▶ **Task details**:
Print the first line of the material below and each line after it, exactly as written, ending with the line that contains "SUBFRAME_TUBE = 70.0".

▶ **Available data**:

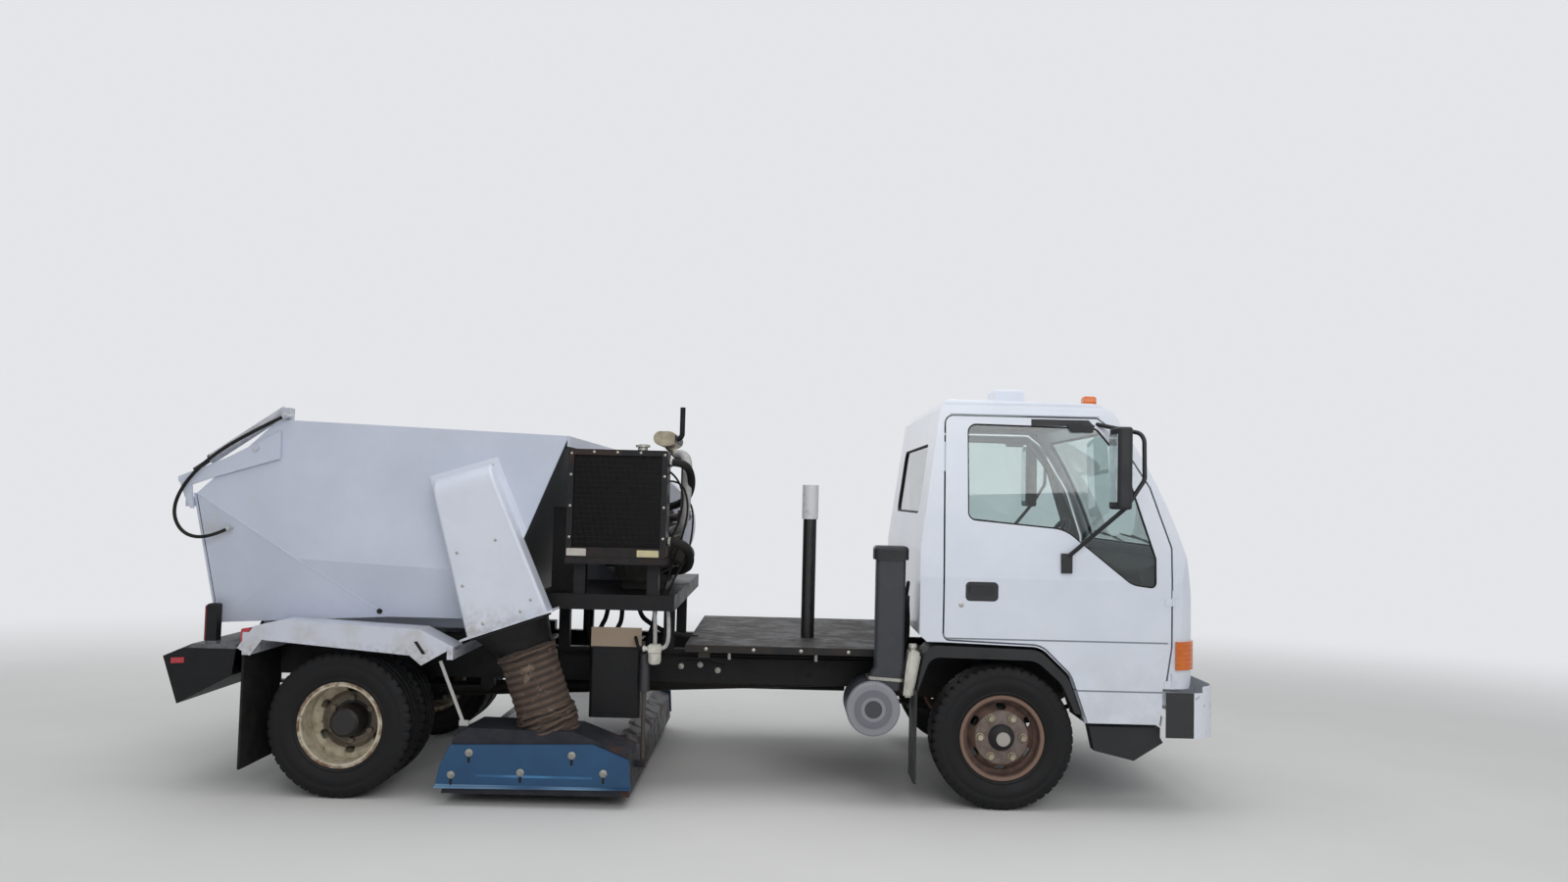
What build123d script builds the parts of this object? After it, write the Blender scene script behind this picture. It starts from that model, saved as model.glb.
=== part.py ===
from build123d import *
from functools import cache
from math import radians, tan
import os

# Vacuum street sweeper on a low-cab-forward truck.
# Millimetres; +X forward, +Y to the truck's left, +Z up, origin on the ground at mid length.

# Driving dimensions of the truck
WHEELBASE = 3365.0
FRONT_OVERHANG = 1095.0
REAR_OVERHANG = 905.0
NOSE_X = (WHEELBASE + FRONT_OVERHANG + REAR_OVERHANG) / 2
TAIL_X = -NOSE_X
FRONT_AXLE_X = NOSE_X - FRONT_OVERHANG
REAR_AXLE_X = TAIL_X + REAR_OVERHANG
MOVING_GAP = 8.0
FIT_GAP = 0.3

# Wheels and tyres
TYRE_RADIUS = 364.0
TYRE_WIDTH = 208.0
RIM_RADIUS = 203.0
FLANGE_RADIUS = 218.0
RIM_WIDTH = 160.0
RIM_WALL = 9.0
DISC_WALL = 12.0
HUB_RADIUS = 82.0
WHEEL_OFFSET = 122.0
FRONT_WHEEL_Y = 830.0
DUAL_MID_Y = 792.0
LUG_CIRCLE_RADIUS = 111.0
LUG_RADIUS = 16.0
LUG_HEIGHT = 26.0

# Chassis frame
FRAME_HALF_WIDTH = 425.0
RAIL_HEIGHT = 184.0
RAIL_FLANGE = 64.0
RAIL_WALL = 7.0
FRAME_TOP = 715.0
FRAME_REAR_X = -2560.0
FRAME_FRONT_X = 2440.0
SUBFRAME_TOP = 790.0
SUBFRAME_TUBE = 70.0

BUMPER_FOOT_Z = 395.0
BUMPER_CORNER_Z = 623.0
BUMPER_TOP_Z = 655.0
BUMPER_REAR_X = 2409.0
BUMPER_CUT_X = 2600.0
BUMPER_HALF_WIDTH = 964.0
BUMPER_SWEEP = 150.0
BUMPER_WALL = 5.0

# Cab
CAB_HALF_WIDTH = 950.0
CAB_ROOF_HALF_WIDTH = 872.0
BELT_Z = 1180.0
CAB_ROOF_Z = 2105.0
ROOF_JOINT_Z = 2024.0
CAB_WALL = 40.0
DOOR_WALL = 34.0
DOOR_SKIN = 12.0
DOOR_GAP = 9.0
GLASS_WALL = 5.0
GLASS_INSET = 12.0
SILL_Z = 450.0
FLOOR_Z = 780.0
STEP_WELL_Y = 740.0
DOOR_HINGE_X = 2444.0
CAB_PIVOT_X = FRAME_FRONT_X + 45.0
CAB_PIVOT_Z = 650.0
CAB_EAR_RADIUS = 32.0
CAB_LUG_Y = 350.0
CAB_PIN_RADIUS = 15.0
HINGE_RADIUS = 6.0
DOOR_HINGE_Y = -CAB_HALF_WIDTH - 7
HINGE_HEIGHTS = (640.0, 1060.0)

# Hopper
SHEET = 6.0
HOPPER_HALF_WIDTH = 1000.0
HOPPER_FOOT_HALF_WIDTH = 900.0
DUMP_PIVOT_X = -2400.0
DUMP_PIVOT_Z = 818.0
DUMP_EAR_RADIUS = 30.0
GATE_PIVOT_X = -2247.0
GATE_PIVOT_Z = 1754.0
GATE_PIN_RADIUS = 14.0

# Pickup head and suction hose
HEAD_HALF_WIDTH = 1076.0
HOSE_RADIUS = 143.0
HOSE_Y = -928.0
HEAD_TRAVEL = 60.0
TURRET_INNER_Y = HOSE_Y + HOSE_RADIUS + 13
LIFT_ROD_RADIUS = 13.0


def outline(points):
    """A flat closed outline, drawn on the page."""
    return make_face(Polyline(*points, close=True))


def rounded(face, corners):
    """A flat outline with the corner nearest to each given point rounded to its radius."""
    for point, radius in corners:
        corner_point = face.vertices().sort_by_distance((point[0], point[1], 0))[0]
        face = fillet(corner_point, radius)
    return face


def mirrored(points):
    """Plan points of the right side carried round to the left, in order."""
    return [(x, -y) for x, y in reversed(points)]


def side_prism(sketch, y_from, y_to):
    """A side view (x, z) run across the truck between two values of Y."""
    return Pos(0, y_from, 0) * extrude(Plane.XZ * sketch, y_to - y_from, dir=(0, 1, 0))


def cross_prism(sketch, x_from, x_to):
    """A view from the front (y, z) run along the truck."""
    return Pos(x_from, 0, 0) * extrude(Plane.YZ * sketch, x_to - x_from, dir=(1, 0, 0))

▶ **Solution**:
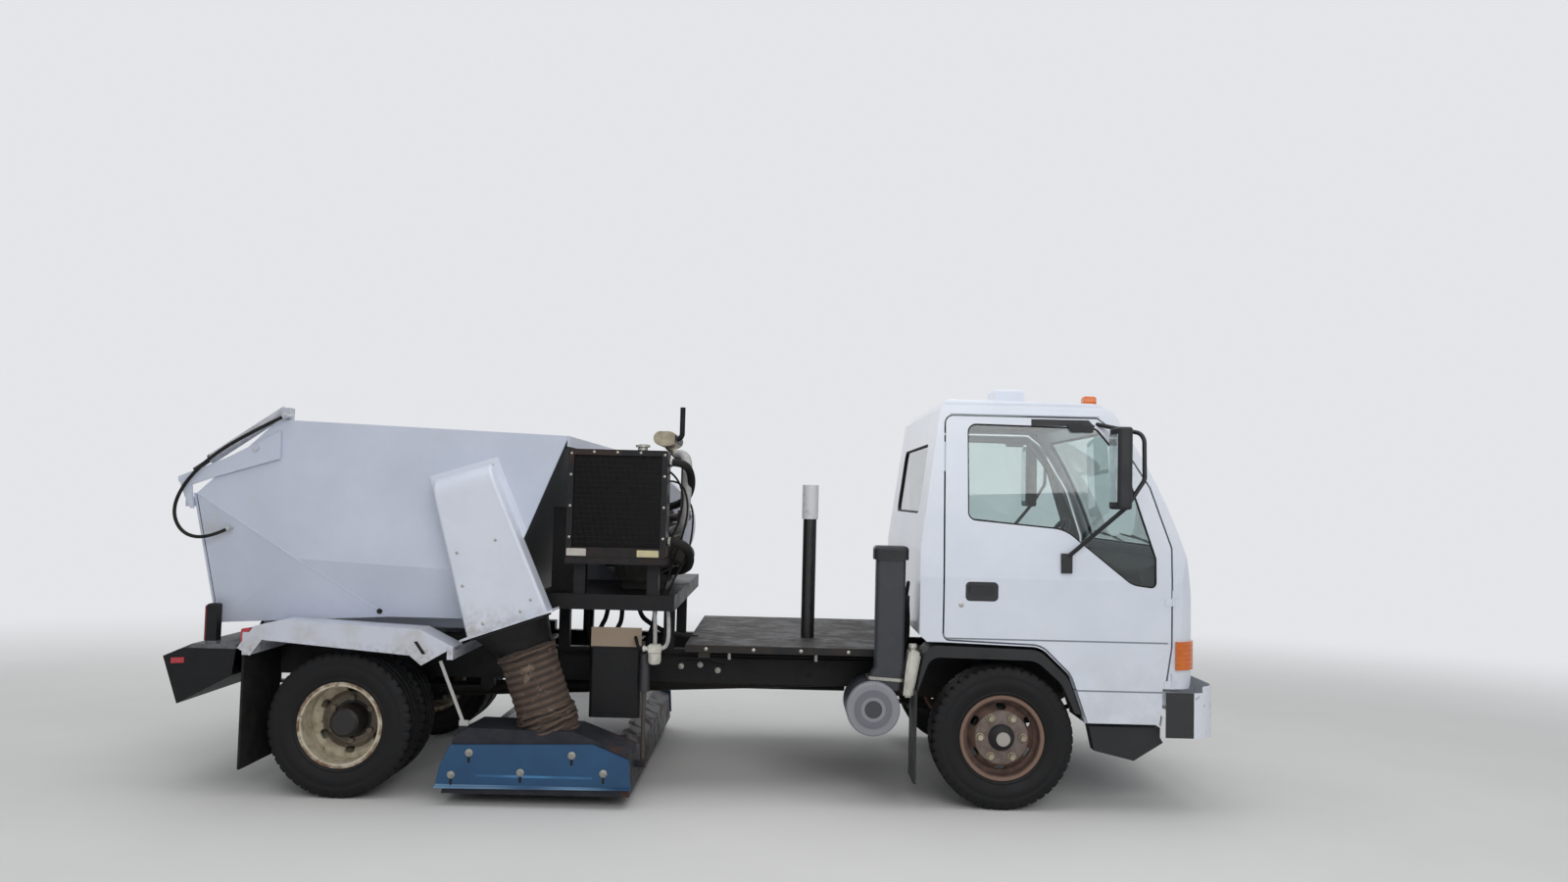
What build123d script builds the parts of this object? After it, write the Blender scene script behind this picture. It starts from that model, saved as model.glb.
=== part.py ===
from build123d import *
from functools import cache
from math import radians, tan
import os

# Vacuum street sweeper on a low-cab-forward truck.
# Millimetres; +X forward, +Y to the truck's left, +Z up, origin on the ground at mid length.

# Driving dimensions of the truck
WHEELBASE = 3365.0
FRONT_OVERHANG = 1095.0
REAR_OVERHANG = 905.0
NOSE_X = (WHEELBASE + FRONT_OVERHANG + REAR_OVERHANG) / 2
TAIL_X = -NOSE_X
FRONT_AXLE_X = NOSE_X - FRONT_OVERHANG
REAR_AXLE_X = TAIL_X + REAR_OVERHANG
MOVING_GAP = 8.0
FIT_GAP = 0.3

# Wheels and tyres
TYRE_RADIUS = 364.0
TYRE_WIDTH = 208.0
RIM_RADIUS = 203.0
FLANGE_RADIUS = 218.0
RIM_WIDTH = 160.0
RIM_WALL = 9.0
DISC_WALL = 12.0
HUB_RADIUS = 82.0
WHEEL_OFFSET = 122.0
FRONT_WHEEL_Y = 830.0
DUAL_MID_Y = 792.0
LUG_CIRCLE_RADIUS = 111.0
LUG_RADIUS = 16.0
LUG_HEIGHT = 26.0

# Chassis frame
FRAME_HALF_WIDTH = 425.0
RAIL_HEIGHT = 184.0
RAIL_FLANGE = 64.0
RAIL_WALL = 7.0
FRAME_TOP = 715.0
FRAME_REAR_X = -2560.0
FRAME_FRONT_X = 2440.0
SUBFRAME_TOP = 790.0
SUBFRAME_TUBE = 70.0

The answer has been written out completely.